┌────────

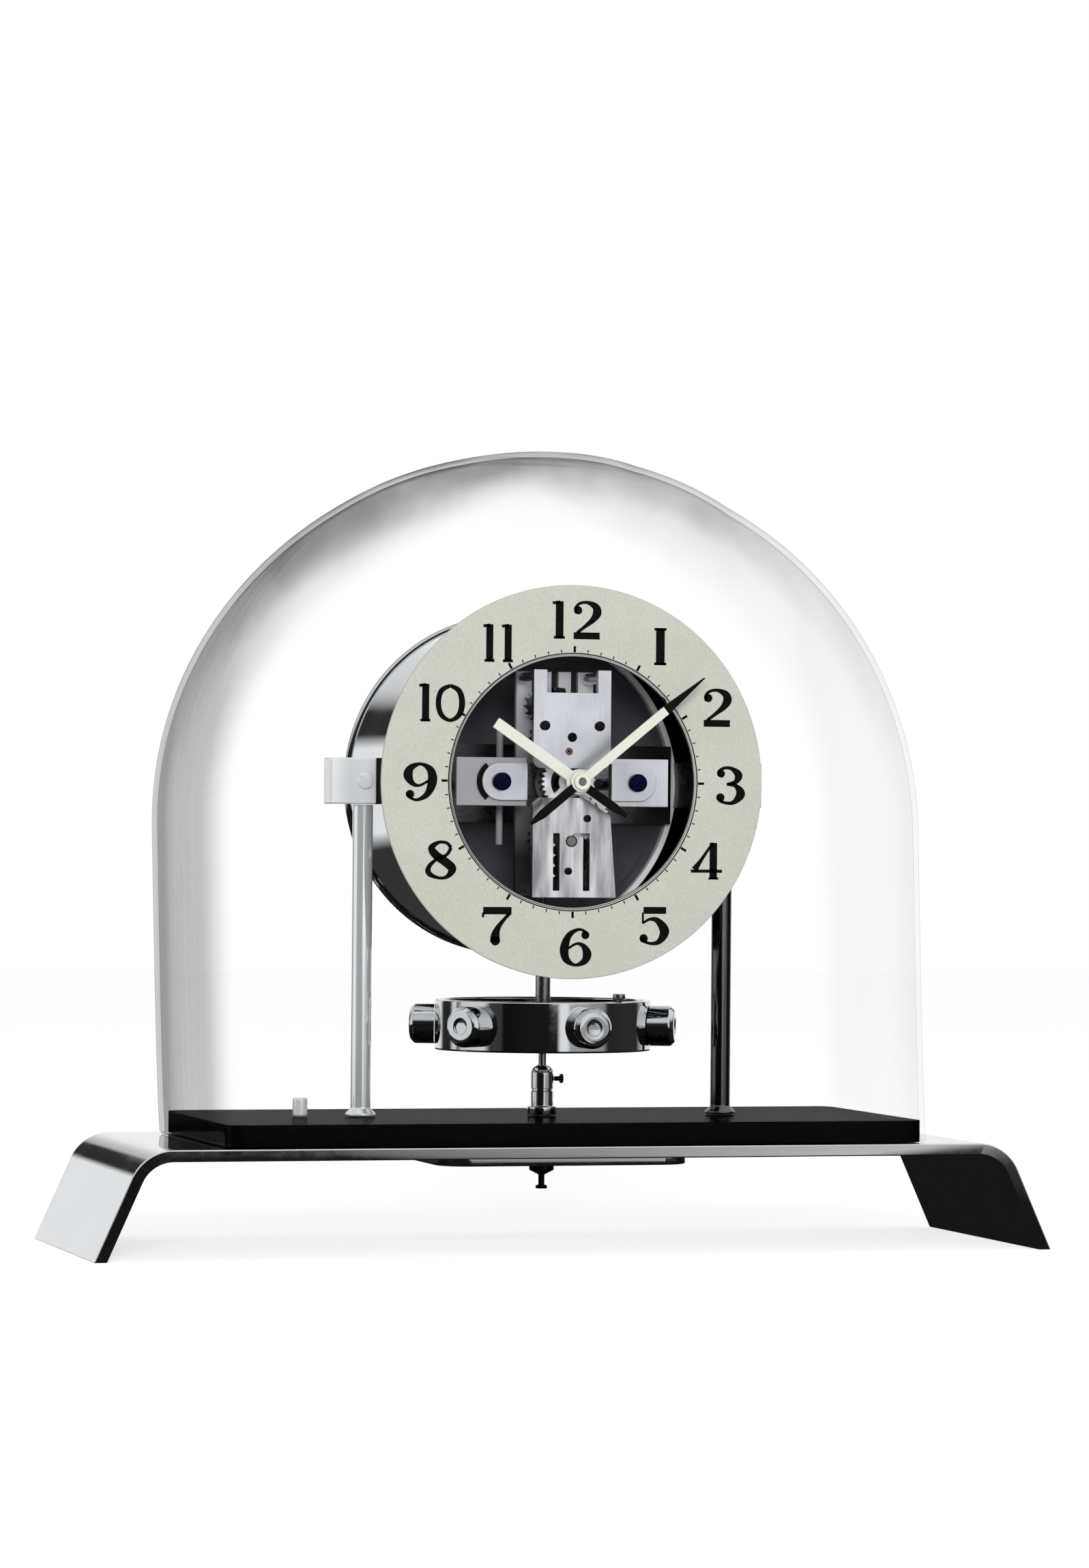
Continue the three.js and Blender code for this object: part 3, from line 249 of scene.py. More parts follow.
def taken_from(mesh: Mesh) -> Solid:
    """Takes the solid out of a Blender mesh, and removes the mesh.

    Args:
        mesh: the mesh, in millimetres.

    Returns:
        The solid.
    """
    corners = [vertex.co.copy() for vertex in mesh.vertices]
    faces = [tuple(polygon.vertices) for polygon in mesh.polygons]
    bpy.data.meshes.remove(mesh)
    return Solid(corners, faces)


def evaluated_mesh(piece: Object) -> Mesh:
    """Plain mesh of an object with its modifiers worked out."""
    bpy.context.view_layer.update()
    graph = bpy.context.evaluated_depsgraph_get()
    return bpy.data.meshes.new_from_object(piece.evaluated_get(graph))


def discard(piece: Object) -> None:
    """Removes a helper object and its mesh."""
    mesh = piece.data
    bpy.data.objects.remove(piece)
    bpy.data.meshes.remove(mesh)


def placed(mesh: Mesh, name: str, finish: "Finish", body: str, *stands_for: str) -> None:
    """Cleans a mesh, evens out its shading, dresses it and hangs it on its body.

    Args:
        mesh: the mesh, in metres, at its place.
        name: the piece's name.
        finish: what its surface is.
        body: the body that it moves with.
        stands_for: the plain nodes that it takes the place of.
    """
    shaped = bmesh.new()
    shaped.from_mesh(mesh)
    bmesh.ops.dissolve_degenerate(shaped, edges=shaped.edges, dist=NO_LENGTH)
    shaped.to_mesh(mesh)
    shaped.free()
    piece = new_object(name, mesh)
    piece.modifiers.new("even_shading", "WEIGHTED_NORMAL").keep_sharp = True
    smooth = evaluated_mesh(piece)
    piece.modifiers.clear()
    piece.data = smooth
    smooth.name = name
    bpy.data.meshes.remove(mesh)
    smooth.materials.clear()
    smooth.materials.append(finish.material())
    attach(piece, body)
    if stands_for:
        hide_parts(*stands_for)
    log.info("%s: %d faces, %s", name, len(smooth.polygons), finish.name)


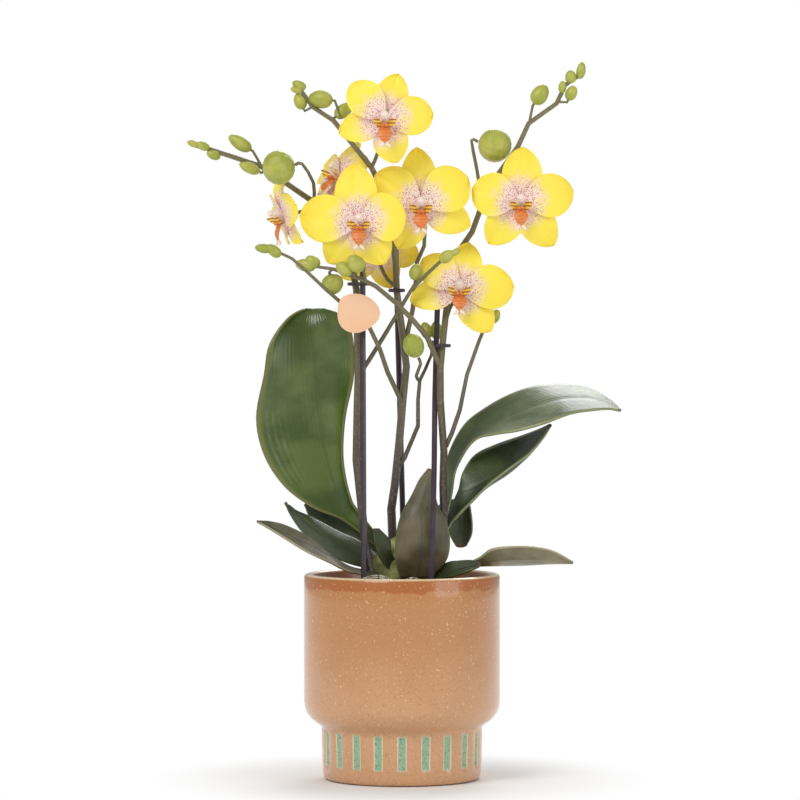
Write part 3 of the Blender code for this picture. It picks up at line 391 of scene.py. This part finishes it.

└────────

* [TASK DETAILS]
Write out every entry verbatim.

* [SOLUTION TO THE EXERCISE]
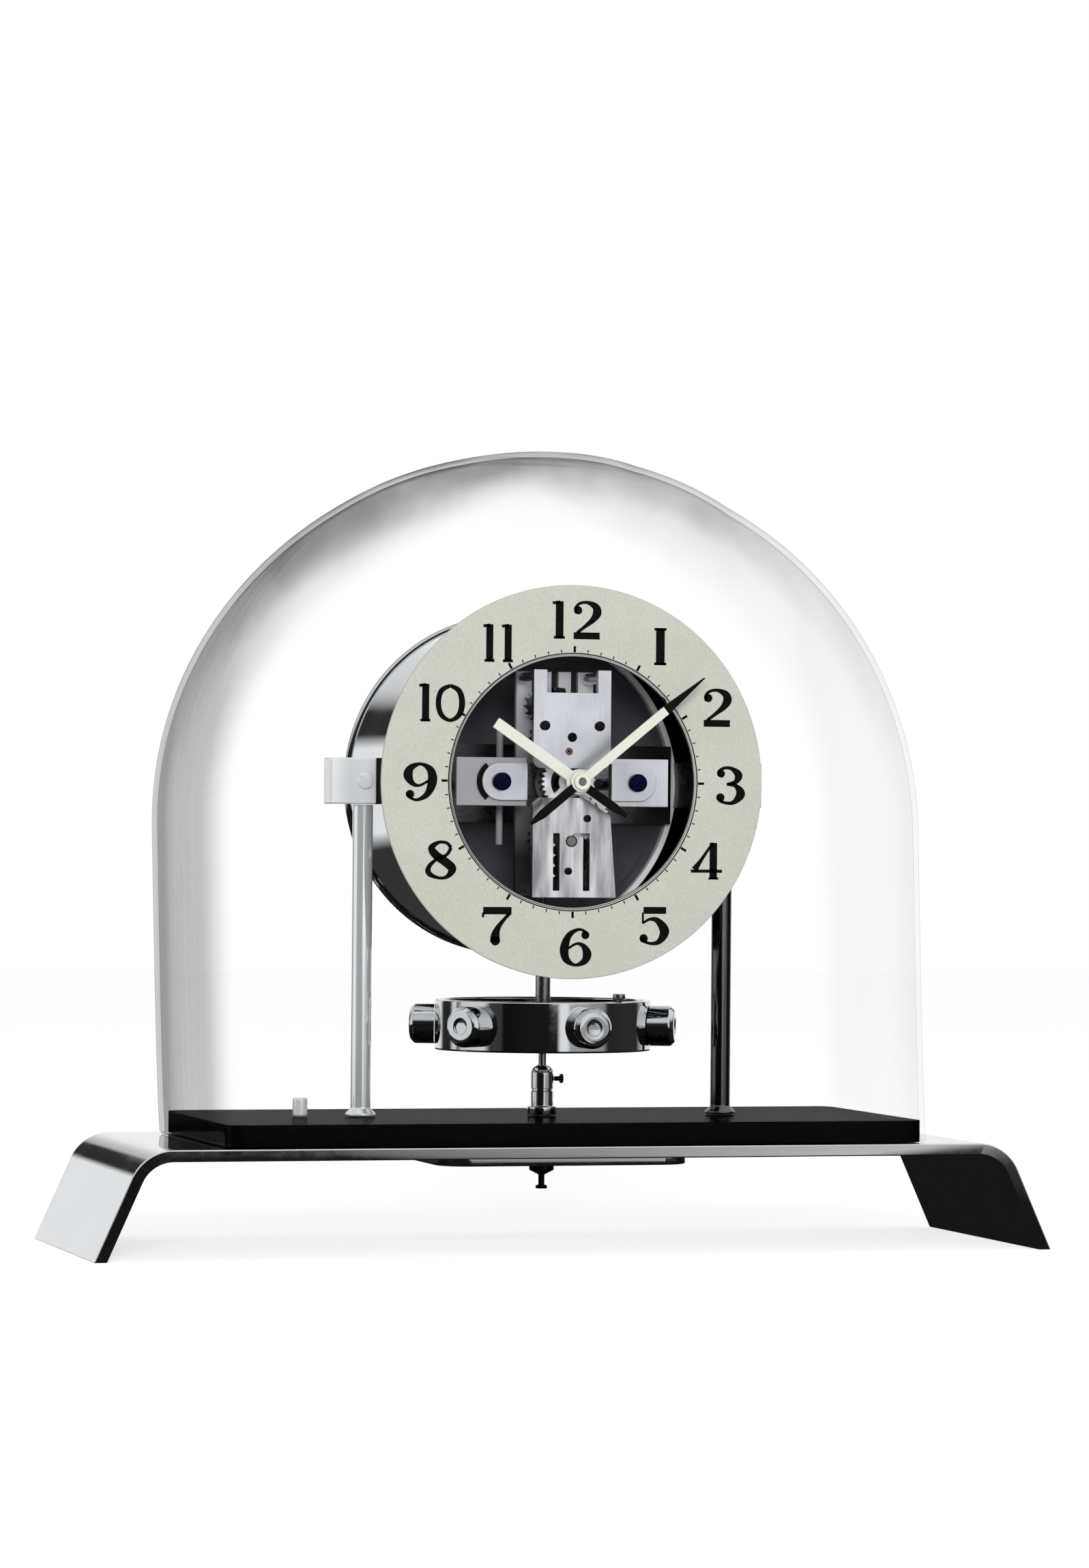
Continue the three.js and Blender code for this object: part 3, from line 249 of scene.py. More parts follow.
def taken_from(mesh: Mesh) -> Solid:
    """Takes the solid out of a Blender mesh, and removes the mesh.

    Args:
        mesh: the mesh, in millimetres.

    Returns:
        The solid.
    """
    corners = [vertex.co.copy() for vertex in mesh.vertices]
    faces = [tuple(polygon.vertices) for polygon in mesh.polygons]
    bpy.data.meshes.remove(mesh)
    return Solid(corners, faces)


def evaluated_mesh(piece: Object) -> Mesh:
    """Plain mesh of an object with its modifiers worked out."""
    bpy.context.view_layer.update()
    graph = bpy.context.evaluated_depsgraph_get()
    return bpy.data.meshes.new_from_object(piece.evaluated_get(graph))


def discard(piece: Object) -> None:
    """Removes a helper object and its mesh."""
    mesh = piece.data
    bpy.data.objects.remove(piece)
    bpy.data.meshes.remove(mesh)


def placed(mesh: Mesh, name: str, finish: "Finish", body: str, *stands_for: str) -> None:
    """Cleans a mesh, evens out its shading, dresses it and hangs it on its body.

    Args:
        mesh: the mesh, in metres, at its place.
        name: the piece's name.
        finish: what its surface is.
        body: the body that it moves with.
        stands_for: the plain nodes that it takes the place of.
    """
    shaped = bmesh.new()
    shaped.from_mesh(mesh)
    bmesh.ops.dissolve_degenerate(shaped, edges=shaped.edges, dist=NO_LENGTH)
    shaped.to_mesh(mesh)
    shaped.free()
    piece = new_object(name, mesh)
    piece.modifiers.new("even_shading", "WEIGHTED_NORMAL").keep_sharp = True
    smooth = evaluated_mesh(piece)
    piece.modifiers.clear()
    piece.data = smooth
    smooth.name = name
    bpy.data.meshes.remove(mesh)
    smooth.materials.clear()
    smooth.materials.append(finish.material())
    attach(piece, body)
    if stands_for:
        hide_parts(*stands_for)
    log.info("%s: %d faces, %s", name, len(smooth.polygons), finish.name)


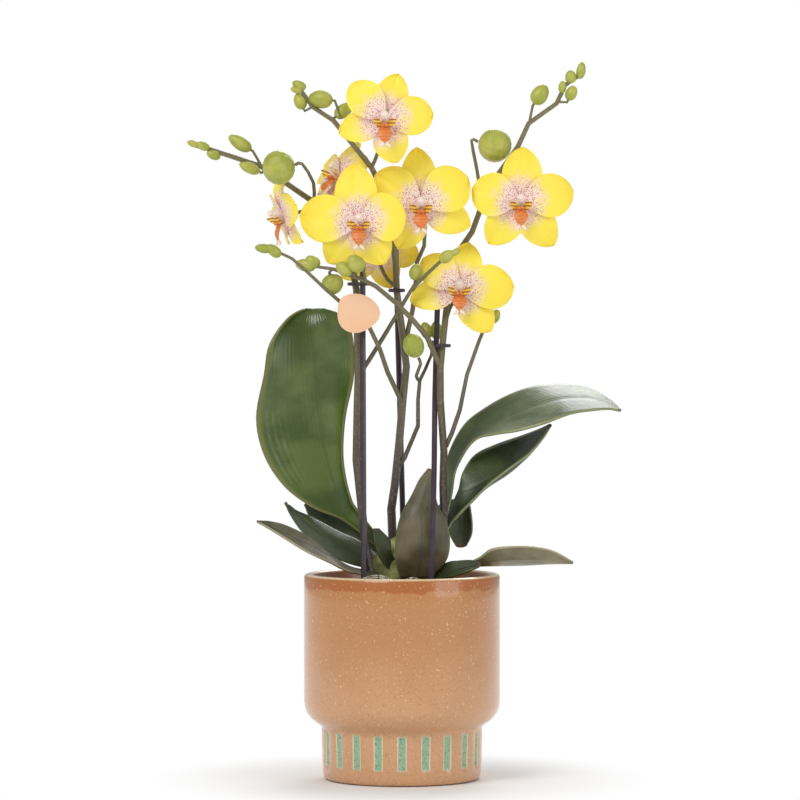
Write part 3 of the Blender code for this picture. It picks up at line 391 of scene.py. This part finishes it.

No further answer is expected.